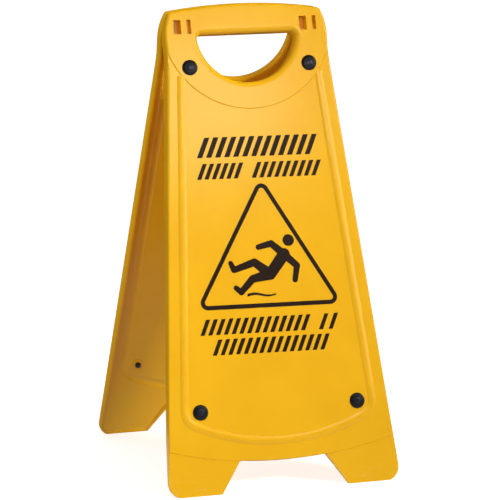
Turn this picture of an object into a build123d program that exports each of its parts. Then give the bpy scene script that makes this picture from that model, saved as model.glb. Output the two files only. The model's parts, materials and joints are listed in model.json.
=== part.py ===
"""Two-leaf folding floor sign: two identical moulded leaves, two hinge pins and eight push rivets.

Units are millimetres. The open sign stands on Z = 0 and is centred on X and Y; +X runs along the hinge,
-Y is the front. A leaf is described in its own plane: x across, y up the leaf from the datum line at the
handle, and z outwards from the printed face. Depth is measured inwards from that face.
"""
from build123d import *
import os
from math import cos, radians, sin, tan

# Stance: the datum line of each leaf is LEAF_LENGTH above its feet, measured along the leaf
LEAF_LENGTH = 640.0
LEAN = 15.76
DATUM_OFFSET = 12.0
STOP_GAP = 0.1

# Leaf outline
TOP_HALF_WIDTH = 105.7
TOP_CORNER_Y = 2.7
TOP_PEAK_Y = 11.0
TOP_CORNER_RADIUS = 6.5
HEAD_HALF_WIDTH = 113.6
HEAD_WIDEST_Y = -34.0
NECK_HALF_WIDTH = 113.0
NECK_Y = -58.0
NECK_RADIUS = 60.0
FOOT_HALF_WIDTH = 161.8
FOOT_CORNER_RADIUS = 20.0
FOOT_INNER_X = 88.6
FOOT_INNER_RADIUS = 4.0
NOTCH_X = 60.0
NOTCH_CORNER_Y = -597.5
NOTCH_PEAK_Y = -600.5
NOTCH_CORNER_RADIUS = 3.0

# Walls and rims
SKIN = 3.0
WALL = 3.0
HEAD_EDGE_RADIUS = 3.2
HEAD_EDGE_TO_Y = -62.0
FOOT_EDGE_RADIUS = 1.5
FOOT_EDGE_FROM_Y = -590.0
INNER_RADIUS = 3.0
RIM_FULL_TO_Y = -430.0
RIM_TAPER_Y = -560.0
RIM_TAPER_DEPTH = 14.5
RIM_ANKLE_Y = -605.0
RIM_ANKLE_DEPTH = 9.0
RIM_TOE_DEPTH = 4.5

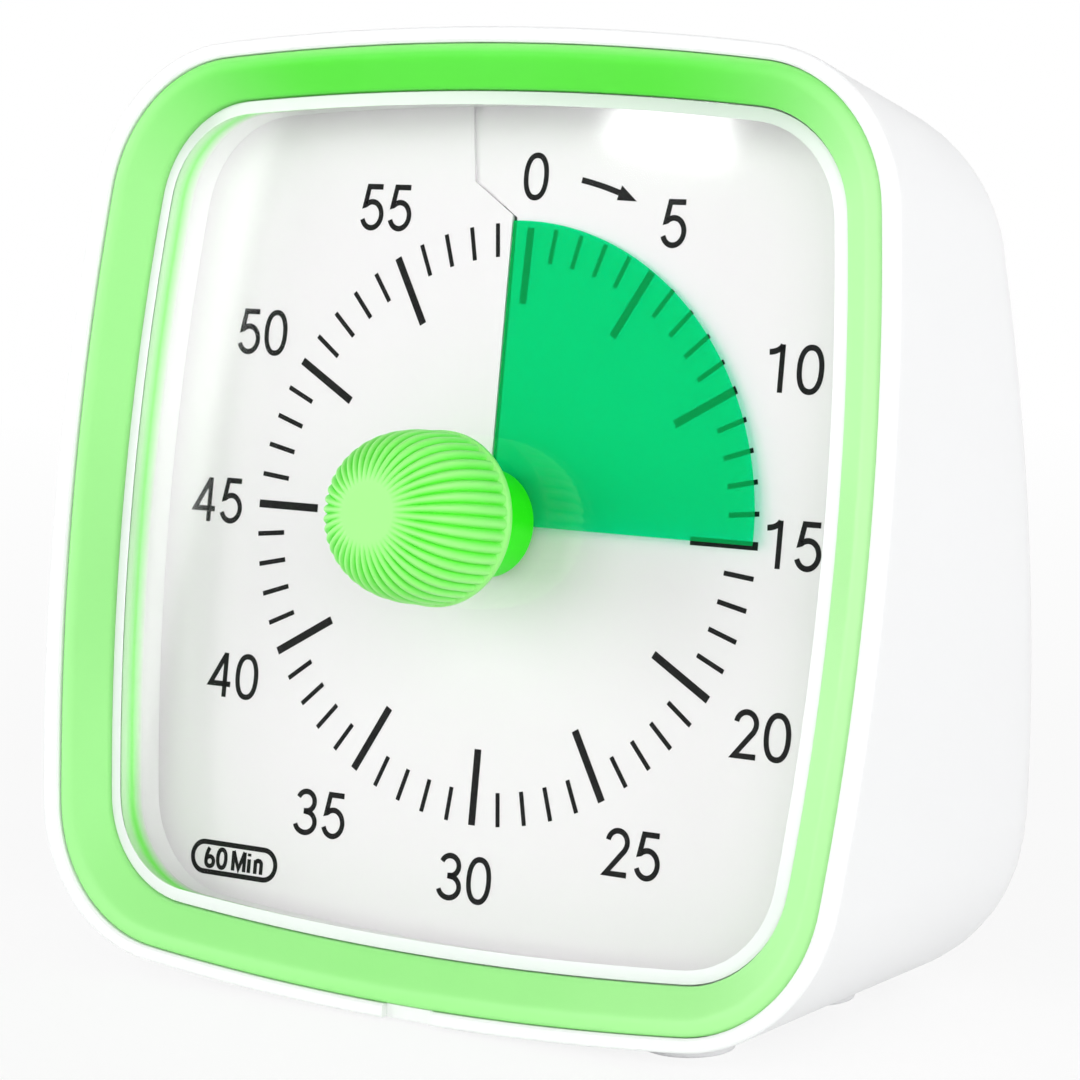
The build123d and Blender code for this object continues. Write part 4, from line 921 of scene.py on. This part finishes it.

Exercise brief:
Provide all the records again, word for word.

Finished exercise:
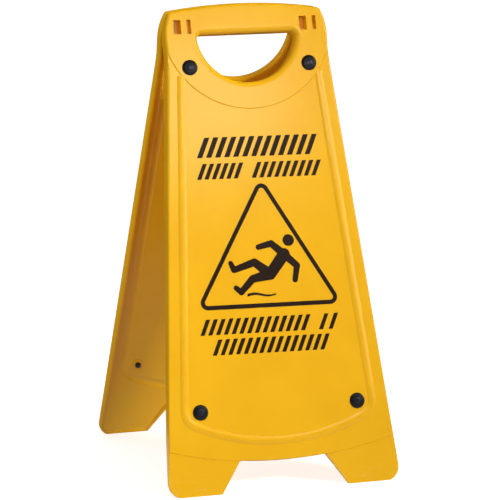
Turn this picture of an object into a build123d program that exports each of its parts. Then give the bpy scene script that makes this picture from that model, saved as model.glb. Output the two files only. The model's parts, materials and joints are listed in model.json.
=== part.py ===
"""Two-leaf folding floor sign: two identical moulded leaves, two hinge pins and eight push rivets.

Units are millimetres. The open sign stands on Z = 0 and is centred on X and Y; +X runs along the hinge,
-Y is the front. A leaf is described in its own plane: x across, y up the leaf from the datum line at the
handle, and z outwards from the printed face. Depth is measured inwards from that face.
"""
from build123d import *
import os
from math import cos, radians, sin, tan

# Stance: the datum line of each leaf is LEAF_LENGTH above its feet, measured along the leaf
LEAF_LENGTH = 640.0
LEAN = 15.76
DATUM_OFFSET = 12.0
STOP_GAP = 0.1

# Leaf outline
TOP_HALF_WIDTH = 105.7
TOP_CORNER_Y = 2.7
TOP_PEAK_Y = 11.0
TOP_CORNER_RADIUS = 6.5
HEAD_HALF_WIDTH = 113.6
HEAD_WIDEST_Y = -34.0
NECK_HALF_WIDTH = 113.0
NECK_Y = -58.0
NECK_RADIUS = 60.0
FOOT_HALF_WIDTH = 161.8
FOOT_CORNER_RADIUS = 20.0
FOOT_INNER_X = 88.6
FOOT_INNER_RADIUS = 4.0
NOTCH_X = 60.0
NOTCH_CORNER_Y = -597.5
NOTCH_PEAK_Y = -600.5
NOTCH_CORNER_RADIUS = 3.0

# Walls and rims
SKIN = 3.0
WALL = 3.0
HEAD_EDGE_RADIUS = 3.2
HEAD_EDGE_TO_Y = -62.0
FOOT_EDGE_RADIUS = 1.5
FOOT_EDGE_FROM_Y = -590.0
INNER_RADIUS = 3.0
RIM_FULL_TO_Y = -430.0
RIM_TAPER_Y = -560.0
RIM_TAPER_DEPTH = 14.5
RIM_ANKLE_Y = -605.0
RIM_ANKLE_DEPTH = 9.0
RIM_TOE_DEPTH = 4.5

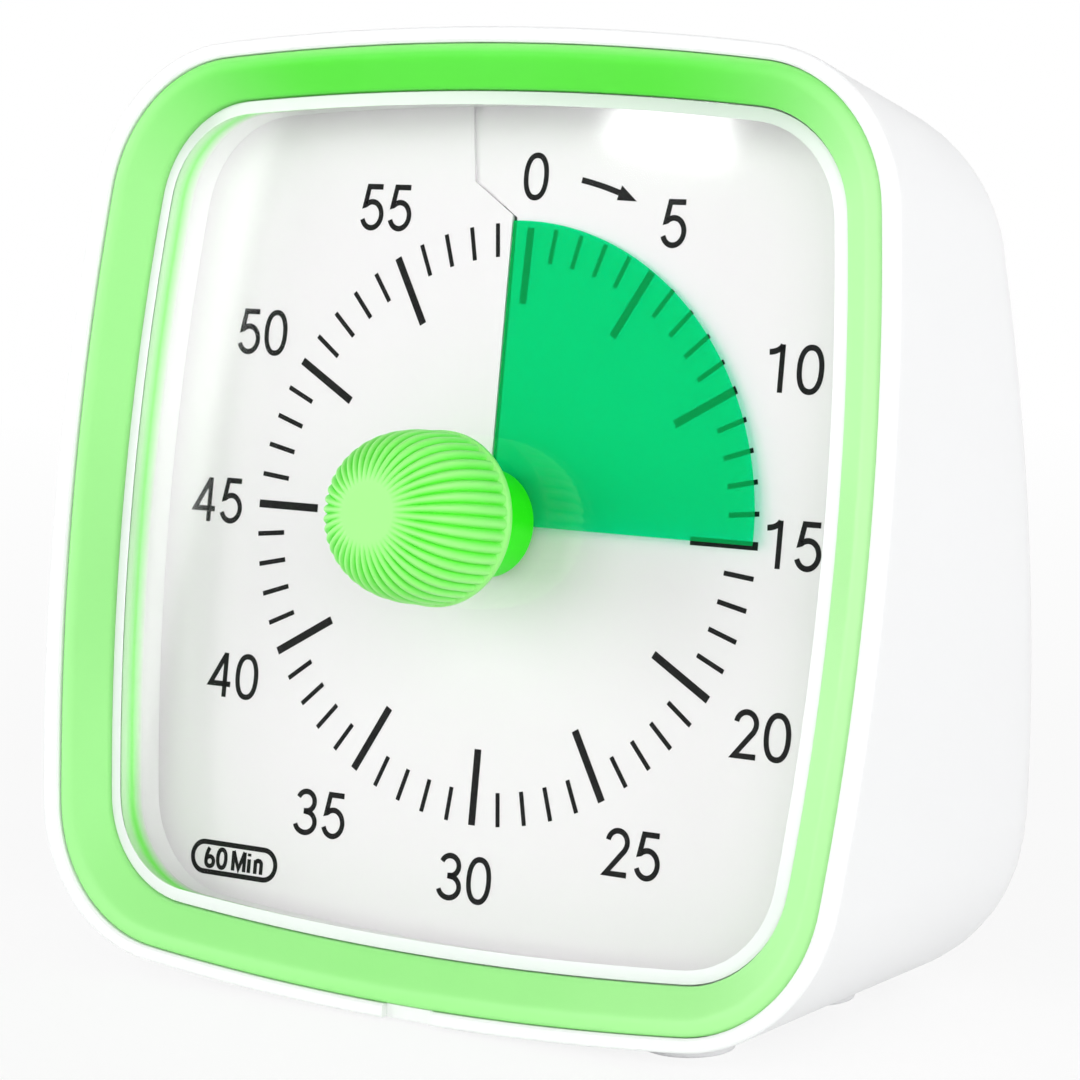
The build123d and Blender code for this object continues. Write part 4, from line 921 of scene.py on. This part finishes it.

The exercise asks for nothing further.